* DATA EXCERPT *
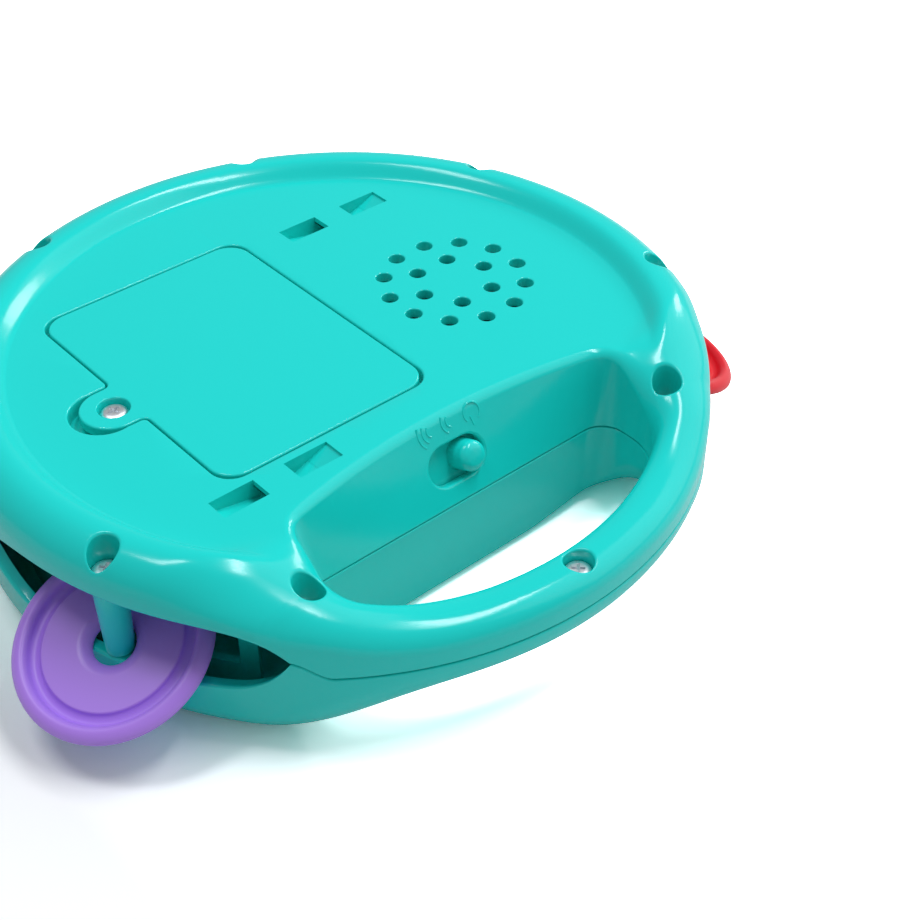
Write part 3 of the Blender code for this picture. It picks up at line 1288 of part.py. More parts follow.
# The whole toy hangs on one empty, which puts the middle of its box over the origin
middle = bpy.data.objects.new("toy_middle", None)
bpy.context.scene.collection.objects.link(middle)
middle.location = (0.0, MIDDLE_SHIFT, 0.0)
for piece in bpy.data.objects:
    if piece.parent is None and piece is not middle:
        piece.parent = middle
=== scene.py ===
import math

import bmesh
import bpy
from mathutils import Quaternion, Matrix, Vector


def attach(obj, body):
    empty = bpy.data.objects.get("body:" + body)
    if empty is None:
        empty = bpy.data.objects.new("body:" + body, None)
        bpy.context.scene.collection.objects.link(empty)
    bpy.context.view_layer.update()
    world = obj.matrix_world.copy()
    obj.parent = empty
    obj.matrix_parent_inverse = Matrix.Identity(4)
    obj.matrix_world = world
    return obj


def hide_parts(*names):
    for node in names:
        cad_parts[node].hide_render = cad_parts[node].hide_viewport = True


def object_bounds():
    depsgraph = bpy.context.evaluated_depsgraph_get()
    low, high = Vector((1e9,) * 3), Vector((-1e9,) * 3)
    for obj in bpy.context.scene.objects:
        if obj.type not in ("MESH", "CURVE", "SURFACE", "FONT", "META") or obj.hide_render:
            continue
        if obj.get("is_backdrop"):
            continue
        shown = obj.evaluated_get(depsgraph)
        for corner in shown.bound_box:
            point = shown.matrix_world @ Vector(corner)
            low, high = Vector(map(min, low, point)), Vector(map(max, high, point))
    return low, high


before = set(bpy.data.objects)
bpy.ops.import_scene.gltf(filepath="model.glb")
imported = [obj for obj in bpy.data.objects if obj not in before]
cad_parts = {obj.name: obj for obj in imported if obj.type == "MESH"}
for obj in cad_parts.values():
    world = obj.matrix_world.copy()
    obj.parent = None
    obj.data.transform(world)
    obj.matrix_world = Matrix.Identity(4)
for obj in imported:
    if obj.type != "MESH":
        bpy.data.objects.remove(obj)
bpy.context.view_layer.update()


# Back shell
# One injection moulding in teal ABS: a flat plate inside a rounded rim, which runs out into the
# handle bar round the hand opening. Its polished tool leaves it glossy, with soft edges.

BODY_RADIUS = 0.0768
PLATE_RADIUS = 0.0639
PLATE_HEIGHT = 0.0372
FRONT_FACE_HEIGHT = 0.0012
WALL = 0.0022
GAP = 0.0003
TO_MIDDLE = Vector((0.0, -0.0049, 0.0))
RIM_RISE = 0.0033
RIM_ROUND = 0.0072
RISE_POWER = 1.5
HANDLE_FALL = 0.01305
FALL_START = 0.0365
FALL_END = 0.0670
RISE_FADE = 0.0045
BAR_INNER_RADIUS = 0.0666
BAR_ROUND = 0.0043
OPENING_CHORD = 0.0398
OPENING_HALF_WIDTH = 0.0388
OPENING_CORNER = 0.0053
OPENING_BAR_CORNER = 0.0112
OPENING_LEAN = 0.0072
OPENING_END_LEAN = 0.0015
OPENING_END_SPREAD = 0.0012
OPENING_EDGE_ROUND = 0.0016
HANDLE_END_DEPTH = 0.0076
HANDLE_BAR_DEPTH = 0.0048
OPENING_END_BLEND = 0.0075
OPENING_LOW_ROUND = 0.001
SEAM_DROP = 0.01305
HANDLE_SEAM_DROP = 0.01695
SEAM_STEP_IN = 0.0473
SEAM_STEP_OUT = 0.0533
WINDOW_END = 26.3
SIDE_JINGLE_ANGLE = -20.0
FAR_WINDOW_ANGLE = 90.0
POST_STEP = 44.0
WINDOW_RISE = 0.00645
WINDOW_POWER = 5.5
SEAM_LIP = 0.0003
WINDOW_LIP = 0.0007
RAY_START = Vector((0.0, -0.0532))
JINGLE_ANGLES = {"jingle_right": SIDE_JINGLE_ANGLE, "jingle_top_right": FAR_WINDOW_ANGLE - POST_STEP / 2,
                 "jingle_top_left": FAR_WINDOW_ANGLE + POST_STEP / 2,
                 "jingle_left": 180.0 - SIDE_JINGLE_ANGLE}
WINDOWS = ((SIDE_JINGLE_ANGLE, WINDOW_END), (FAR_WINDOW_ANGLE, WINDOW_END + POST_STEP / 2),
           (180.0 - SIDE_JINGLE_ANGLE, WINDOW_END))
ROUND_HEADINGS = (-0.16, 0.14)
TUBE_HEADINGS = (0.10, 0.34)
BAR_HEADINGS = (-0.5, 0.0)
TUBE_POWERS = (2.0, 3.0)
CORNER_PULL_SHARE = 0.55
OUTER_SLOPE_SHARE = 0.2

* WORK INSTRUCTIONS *
Quote word for word every line from the one that has "bpy.context.scene.collection.objects.link(middle)" through the one that has "before = set(bpy.data.objects)".

* WORKED SOLUTION *
bpy.context.scene.collection.objects.link(middle)
middle.location = (0.0, MIDDLE_SHIFT, 0.0)
for piece in bpy.data.objects:
    if piece.parent is None and piece is not middle:
        piece.parent = middle
=== scene.py ===
import math

import bmesh
import bpy
from mathutils import Quaternion, Matrix, Vector


def attach(obj, body):
    empty = bpy.data.objects.get("body:" + body)
    if empty is None:
        empty = bpy.data.objects.new("body:" + body, None)
        bpy.context.scene.collection.objects.link(empty)
    bpy.context.view_layer.update()
    world = obj.matrix_world.copy()
    obj.parent = empty
    obj.matrix_parent_inverse = Matrix.Identity(4)
    obj.matrix_world = world
    return obj


def hide_parts(*names):
    for node in names:
        cad_parts[node].hide_render = cad_parts[node].hide_viewport = True


def object_bounds():
    depsgraph = bpy.context.evaluated_depsgraph_get()
    low, high = Vector((1e9,) * 3), Vector((-1e9,) * 3)
    for obj in bpy.context.scene.objects:
        if obj.type not in ("MESH", "CURVE", "SURFACE", "FONT", "META") or obj.hide_render:
            continue
        if obj.get("is_backdrop"):
            continue
        shown = obj.evaluated_get(depsgraph)
        for corner in shown.bound_box:
            point = shown.matrix_world @ Vector(corner)
            low, high = Vector(map(min, low, point)), Vector(map(max, high, point))
    return low, high


before = set(bpy.data.objects)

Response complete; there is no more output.